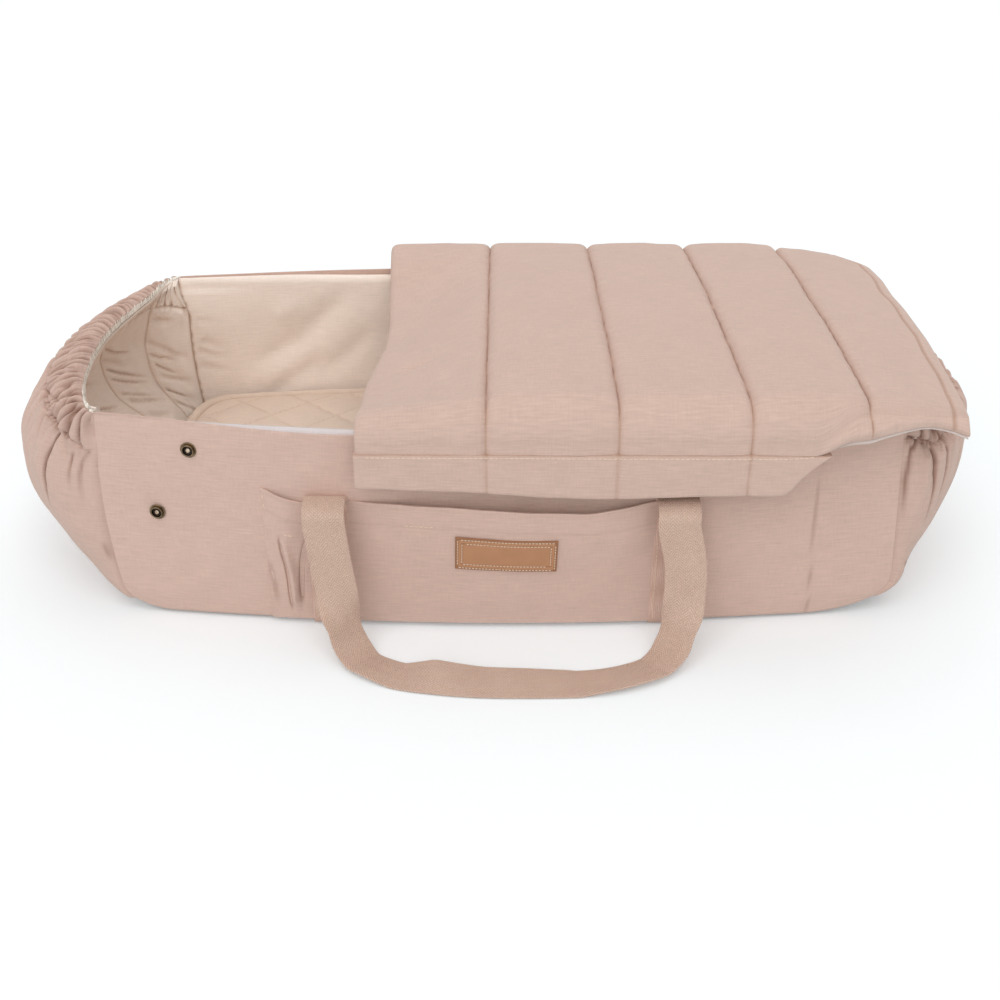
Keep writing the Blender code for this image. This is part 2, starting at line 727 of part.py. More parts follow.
def build_stud(side, level, x, height, panel, brass):
    """A press stud set through an outer panel, and the ring that holds it from behind."""
    name = ("front_" if side == FRONT else "back_") + level
    axis = side_normal(x, height, side)
    seat = (x, side * side_face_y(x, height), height)
    flange = TOUCH + STUD_FLANGE
    tail = -OUTER_CLOTH - STUD_BACK_THICK - 2 * TOUCH
    well = flange + STUD_FLANGE / 4
    profile = [
        (STUD_POST_RADIUS, tail),
        (STUD_POST_RADIUS, TOUCH * 2),
        (STUD_RADIUS, TOUCH * 2),
        (STUD_RADIUS, flange),
        (STUD_WALL_RADIUS, flange),
        (STUD_WALL_RADIUS, flange + STUD_WALL_HEIGHT),
        (STUD_WELL_RADIUS, flange + STUD_WALL_HEIGHT),
        (STUD_WELL_RADIUS, well),
        (STUD_PIN_RADIUS, well),
        (STUD_PIN_RADIUS, flange + STUD_WALL_HEIGHT / 2),
    ]
    lathe(f"{name}_stud", profile, seat, axis, brass)

    hole = [(STUD_POST_RADIUS + STUD_HOLE_PLAY, 2 * tail), (STUD_POST_RADIUS + STUD_HOLE_PLAY, -2 * tail)]
    cutter = lathe(f"{name}_stud_hole", hole, seat, axis, brass)
    cutter.hide_render = True
    cutter.display_type = "WIRE"
    cut = panel.modifiers.new(f"{level}_stud_hole", "BOOLEAN")
    cut.object = cutter
    cut.solver = "EXACT"

    bore = STUD_POST_RADIUS + TOUCH
    front_face = -OUTER_CLOTH - TOUCH
    ring = [
        (bore, front_face - STUD_BACK_THICK),
        (STUD_BACK_RADIUS, front_face - STUD_BACK_THICK),
        (STUD_BACK_RADIUS, front_face),
        (bore, front_face),
    ]
    make_ring(f"{name}_stud_back", ring, seat, axis, brass)


def make_ring(name, profile, place, axis, finish):
    """A turned ring with an open bore."""
    side = unit(cross(axis, (0.0, 0.0, 1.0)))
    up = cross(side, axis)
    shape = bmesh.new()
    rings = []
    for k in range(STUD_SIDES):
        angle = 2 * HALF_TURN * k / STUD_SIDES
        ring = []
        for radius, distance in profile:
            point = tuple(
                p + distance * a + radius * (math.cos(angle) * s + math.sin(angle) * u)
                for p, a, s, u in zip(place, axis, side, up)
            )
            ring.append(shape.verts.new(point))
        rings.append(ring)
    for k in range(STUD_SIDES):
        first, second = rings[k], rings[(k + 1) % STUD_SIDES]
        for j in range(len(profile)):
            after = (j + 1) % len(profile)
            shape.faces.new((first[j], first[after], second[after], second[j]))
    bmesh.ops.recalc_face_normals(shape, faces=shape.faces)
    mesh = bpy.data.meshes.new(name)
    shape.to_mesh(mesh)
    shape.free()
    return add_object(name, mesh, finish)


def cover_under():
    """The height of the quilt's underside where it lies over the rim."""
    return RIM_HEIGHT + COVER_REST_GAP + COVER_LINING + TOUCH


def cover_skirt_share(x):
    """1 where the skirt hangs down, and 0 past its end towards the foot."""
    return 1.0 - smooth((x - SKIRT_END_X) / SKIRT_FADE)


def cover_section(x):
    """Half of the quilt's middle line at x: points, normals and thickness shares.

    It runs from the middle of the quilt over its shoulder to the lower edge of the skirt.
    """
    skirt = cover_skirt_share(x)
    wide = COVER_HALF_WIDTH - SKIRT_THICK / 2
    top = cover_under() + COVER_THICK / 2
    sag = HEAD_SAG * (1.0 - smooth((x - COVER_HEAD_X) / HEAD_SAG_LENGTH))
    turn = math.radians(mix(FOOT_EDGE_ANGLE, 90.0, skirt))
    flat = wide - SHOULDER_RADIUS
    found = []
    for share in spread(0.0, 1.0, 6):
        dip = sag * math.cos(HALF_TURN / 2 * share) ** 1.5
        z = top + COVER_DOME * (1.0 - share * share) - dip
        found.append((flat * share, z, 0.0, 1.0, 1.0))
    for share in (0.34, 0.67, 1.0):
        angle = turn * share
        y = flat + SHOULDER_RADIUS * math.sin(angle)
        z = top - SHOULDER_RADIUS * (1.0 - math.cos(angle))
        found.append((y, z, math.sin(angle), math.cos(angle), 1.0 - share))
    y, z = found[-1][0], found[-1][1]
    hang = mix(FOOT_EDGE_HANG, max(z - HEM_TOP_Z - TOUCH, 0.0), skirt)
    lower = (y + hang * math.cos(turn), z - hang * math.sin(turn))
    found.append((*lower, math.sin(turn), math.cos(turn), 0.0))
    return found


def foot_end_share(x):
    """0 up to where the cover starts to thin and curve in, and 1 at its foot edge."""
    return max(0.0, (x - FOOT_END_START_X) / (COVER_FOOT_X - FOOT_END_START_X))


def edge_shift(x, y):
    """How far a point of the cover moves along X to shape its two short edges."""
    across = abs(y / COVER_HALF_WIDTH)
    head = 1.0 - smooth((x - COVER_HEAD_X) / CHANNEL_PITCH)
    concavity = HEAD_EDGE_CONCAVITY * head * (1.0 - across ** 2)
    return concavity - FOOT_EDGE_BOW * foot_end_share(x) * across ** 2


def cover_loop(x, low_offset, high_offset, skip=0):
    """A closed loop of the cover at x, between two offsets from its middle line.

    Each offset takes the local thickness and how far the point is round the shoulder.
    """
    half = cover_section(x)
    half = half[:len(half) - skip]
    upper, lower = [], []
    for y, z, out_y, out_z, flat_share in half:
        thick = mix(SKIRT_THICK, COVER_THICK, flat_share)
        top, low = high_offset(thick, flat_share), low_offset(thick)
        upper.append((y + out_y * top, z + out_z * top))
        lower.append((y + out_y * low, z + out_z * low))
    chain = [(-y, z) for y, z in upper[:0:-1]] + upper
    back = [(-y, z) for y, z in lower[:0:-1]] + lower
    return [(x + edge_shift(x, y), y, z) for y, z in chain + back[::-1]]


def cover_stations(first, last):
    """Stations along the cover as (x, how full, how thin), channel by channel."""
    count = math.ceil((COVER_FOOT_X - COVER_HEAD_X) / CHANNEL_PITCH)
    found = []
    for channel in range(count):
        start = COVER_HEAD_X + channel * CHANNEL_PITCH
        end = min(start + CHANNEL_PITCH, COVER_FOOT_X)
        for share, full in zip(CHANNEL_SHARES, CHANNEL_FULL_SHARES):
            found.append((mix(start, end, share), full))
    found.append((COVER_FOOT_X, 0.0))
    kept = []
    for x, full in found:
        if first - TOUCH < x < last + TOUCH:
            held = min(max(x, first + TOUCH / 2), last - TOUCH / 2)
            thin = mix(1.0, COVER_EDGE_SHARE, 1.0 if x <= COVER_HEAD_X else foot_end_share(x))
            kept.append((held, full, thin))
    return kept


def build_quilt(name, first, last, cloth, lining):
    """A length of the quilt and the cloth that lines it."""
    quilt_loops, lining_loops = [], []
    for x, full, thin in cover_stations(first, last):
        crown = mix(-COVER_SEAM_DIP, COVER_CROWN, full)

        def high(thick, flat_share):
            return thick * (thin - 0.5) + crown * mix(0.35, 1.0, flat_share)

        quilt_loops.append(cover_loop(x, lambda thick: -thick / 2, high))
        lining_loops.append(
            cover_loop(
                x,
                lambda thick: -thick / 2 - TOUCH - COVER_LINING,
                lambda thick, flat_share: -thick / 2 - TOUCH,
                skip=1,
            )
        )
    loft(f"{name}_quilt", quilt_loops, cloth)
    loft(f"{name}_lining", lining_loops, lining)


def build_hem(name, first, last, side, cloth):
    """A hem band under the skirt, swept up at its foot end."""
    loops = []
    outer_y = COVER_HALF_WIDTH
    inner_y = COVER_HALF_WIDTH - SKIRT_THICK
    for x in spread(first + TOUCH / 2, last - TOUCH / 2, 7):
        sweep = smooth((x - HEM_FOOT_X) / HEM_SWEEP)
        bottom = mix(HEM_BOTTOM_Z, HEM_TOP_Z - SKIRT_THICK, sweep)
        top = HEM_TOP_Z
        loops.append(
            [
                (x, side * outer_y, bottom),
                (x, side * outer_y, mix(bottom, top, 0.5)),
                (x, side * outer_y, top),
                (x, side * inner_y, top),
                (x, side * inner_y, mix(bottom, top, 0.5)),
                (x, side * inner_y, bottom),
            ]
        )
    loft(name, loops, cloth)


def build_tapes(side, name, tape):
    """The loop tape sewn to an outer panel, and the hook tape inside the hem above it."""
    low, high = HEM_BOTTOM_Z + TAPE_MARGIN, HEM_TOP_Z - TAPE_MARGIN
    loop_loops, hook_loops = [], []
    hook_y = COVER_HALF_WIDTH - SKIRT_THICK - TOUCH
    for x in spread(TAPE_HEAD_X, TAPE_FOOT_X, TAPE_STATIONS):
        near = [(x, side * (side_face_y(x, z) + TOUCH), z) for z in (low, high)]
        far = [(x, side * (side_face_y(x, z) + TOUCH + TAPE_THICK), z) for z in (high, low)]
        loop_loops.append(far[::-1] + near[::-1])
        near = [(x, side * (hook_y - TAPE_THICK), z) for z in (low, high)]
        far = [(x, side * hook_y, z) for z in (high, low)]
        hook_loops.append(far[::-1] + near[::-1])
    loft(f"{name}_loop_tape", loop_loops, tape)
    loft(f"{name}_hook_tape", hook_loops, tape)


def fold_seam_x():
    return COVER_HEAD_X + FOLD_SEAM * CHANNEL_PITCH


def fold_axis_z():
    """The cover folds back about a line just above its highest channel."""
    return cover_under() + COVER_THICK + COVER_DOME + COVER_CROWN + FOLD_CLEARANCE


def hang_from_empty(name, place, members):
    """Parents moving pieces to an empty on their joint's axis, without moving them."""
    pivot = bpy.data.objects.new(name, None)
    pivot.location = (frame_shift() + place[0], place[1], place[2])
    bpy.context.scene.collection.objects.link(pivot)
    bpy.context.view_layer.update()
    for member in members:
        piece = bpy.data.objects[member]
        piece.parent = pivot
        piece.matrix_parent_inverse = pivot.matrix_world.inverted()


def main():
    for old in list(bpy.data.objects):
        bpy.data.objects.remove(old)

    cloth = material("rose_cotton", (0.60, 0.43, 0.36), 0.92)
    lining = material("cream_cotton", (0.78, 0.64, 0.53), 0.92)
    quilting = material("mattress_cotton", (0.76, 0.62, 0.51), 0.92)
    webbing = material("webbing", (0.58, 0.40, 0.31), 0.85)
    leather = material("leather", (0.44, 0.22, 0.12), 0.55)
    brass = material("antique_brass", (0.19, 0.15, 0.10), 0.38, 1.0)
    board = material("fibreboard", (0.42, 0.33, 0.24), 0.80)
    foam = material("foam", (0.86, 0.83, 0.76), 0.95)
    elastic = material("elastic", (0.86, 0.84, 0.80), 0.80)
    tape = material("hook_and_loop", (0.62, 0.48, 0.42), 0.95)

    for side, name in ((FRONT, "front"), (BACK, "back")):
        panel = build_side(side, name, cloth, board, lining)
        build_stud(side, "upper", STUD_UPPER_X, STUD_UPPER_Z, panel, brass)
        build_stud(side, "lower", STUD_LOWER_X, STUD_LOWER_Z, panel, brass)
        build_tapes(side, name, tape)
    for end, name in ((HEAD, "head"), (FOOT, "foot")):
        build_end(end, name, cloth, elastic, lining)
    build_floor(cloth, board, lining)
    build_mattress(foam, quilting)
    build_strap("head_carry_strap", -STRAP_X, webbing)
    build_strap("foot_carry_strap", STRAP_X, webbing)
    build_handle("front_handle", FRONT, webbing)
    build_handle("back_handle", BACK, webbing)
    build_pocket(cloth, leather)

    seam = fold_seam_x()
    build_quilt("cover_head", COVER_HEAD_X, seam, cloth, lining)
    build_quilt("cover_foot", seam, COVER_FOOT_X, cloth, lining)
    for side, name in ((FRONT, "front"), (BACK, "back")):
        build_hem(f"cover_head_hem_{name}", COVER_HEAD_X, seam, side, cloth)
        build_hem(f"cover_foot_hem_{name}", seam, HEM_FOOT_X + HEM_SWEEP, side, cloth)

    fold_pieces = ["cover_head_quilt", "cover_head_lining", "cover_head_hem_front"]
    fold_pieces += ["cover_head_hem_back", "front_hook_tape", "back_hook_tape"]
    hang_from_empty("cover_fold_axis", (seam, 0.0, fold_axis_z()), fold_pieces)
    hang_from_empty("front_handle_axis", (0.0, -PIVOT_Y, STRAP_TOP), ["front_handle"])
    hang_from_empty("back_handle_axis", (0.0, PIVOT_Y, STRAP_TOP), ["back_handle"])


main()
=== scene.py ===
"""Looks of a soft fabric carrycot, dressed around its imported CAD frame.

Frame: metres, +Z up, +X from the head end to the foot end, and the pocket side faces -Y.
Places along X are measured from the middle of the side panels, as in the CAD source, and
each finished mesh is then moved along X by the frame's own small step.
"""

import logging
import math
from dataclasses import dataclass, field
from enum import Enum
from typing import Any, Optional, Sequence

import bpy
import numpy as np
from mathutils import Matrix, Vector

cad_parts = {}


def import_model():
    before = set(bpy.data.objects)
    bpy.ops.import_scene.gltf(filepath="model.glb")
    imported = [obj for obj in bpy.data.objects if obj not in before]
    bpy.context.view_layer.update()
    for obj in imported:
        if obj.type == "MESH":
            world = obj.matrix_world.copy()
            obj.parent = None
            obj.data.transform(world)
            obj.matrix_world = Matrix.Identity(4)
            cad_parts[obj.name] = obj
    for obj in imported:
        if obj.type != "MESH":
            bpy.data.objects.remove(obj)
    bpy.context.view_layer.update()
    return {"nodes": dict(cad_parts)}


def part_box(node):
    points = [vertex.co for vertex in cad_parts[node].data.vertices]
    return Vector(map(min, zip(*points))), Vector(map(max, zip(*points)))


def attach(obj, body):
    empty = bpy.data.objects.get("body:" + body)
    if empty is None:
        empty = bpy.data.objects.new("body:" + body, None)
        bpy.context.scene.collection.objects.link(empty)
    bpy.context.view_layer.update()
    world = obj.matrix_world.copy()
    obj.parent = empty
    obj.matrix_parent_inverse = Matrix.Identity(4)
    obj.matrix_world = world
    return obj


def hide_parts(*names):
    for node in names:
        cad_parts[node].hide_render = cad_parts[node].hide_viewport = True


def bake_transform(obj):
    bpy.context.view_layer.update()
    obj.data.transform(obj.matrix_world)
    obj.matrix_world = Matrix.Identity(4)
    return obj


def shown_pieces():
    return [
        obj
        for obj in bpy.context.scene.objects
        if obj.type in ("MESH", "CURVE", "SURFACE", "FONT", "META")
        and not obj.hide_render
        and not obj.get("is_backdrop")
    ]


LOG = logging.getLogger("carrycot")
Array = np.ndarray
Point = tuple[float, float]
Colour = tuple[float, float, float, float]
MM = 0.001
# Name of the point attribute for painted shade in creases, seams and gathers, and the leather label's darker edges
# and stitch rows.
SHADE_AND_EDGE_TONE = "hollow"
TOP_ROW = 7.0
FLOOR_INSET = 0.0064
FULL_TURN = 2 * math.pi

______

__Work required__
Quote exactly what appears from the line containing "obj.matrix_world = world" through the final line of the listing above, including both of those lines.

__Solution__
    obj.matrix_world = world
    return obj


def hide_parts(*names):
    for node in names:
        cad_parts[node].hide_render = cad_parts[node].hide_viewport = True


def bake_transform(obj):
    bpy.context.view_layer.update()
    obj.data.transform(obj.matrix_world)
    obj.matrix_world = Matrix.Identity(4)
    return obj


def shown_pieces():
    return [
        obj
        for obj in bpy.context.scene.objects
        if obj.type in ("MESH", "CURVE", "SURFACE", "FONT", "META")
        and not obj.hide_render
        and not obj.get("is_backdrop")
    ]


LOG = logging.getLogger("carrycot")
Array = np.ndarray
Point = tuple[float, float]
Colour = tuple[float, float, float, float]
MM = 0.001
# Name of the point attribute for painted shade in creases, seams and gathers, and the leather label's darker edges
# and stitch rows.
SHADE_AND_EDGE_TONE = "hollow"
TOP_ROW = 7.0
FLOOR_INSET = 0.0064
FULL_TURN = 2 * math.pi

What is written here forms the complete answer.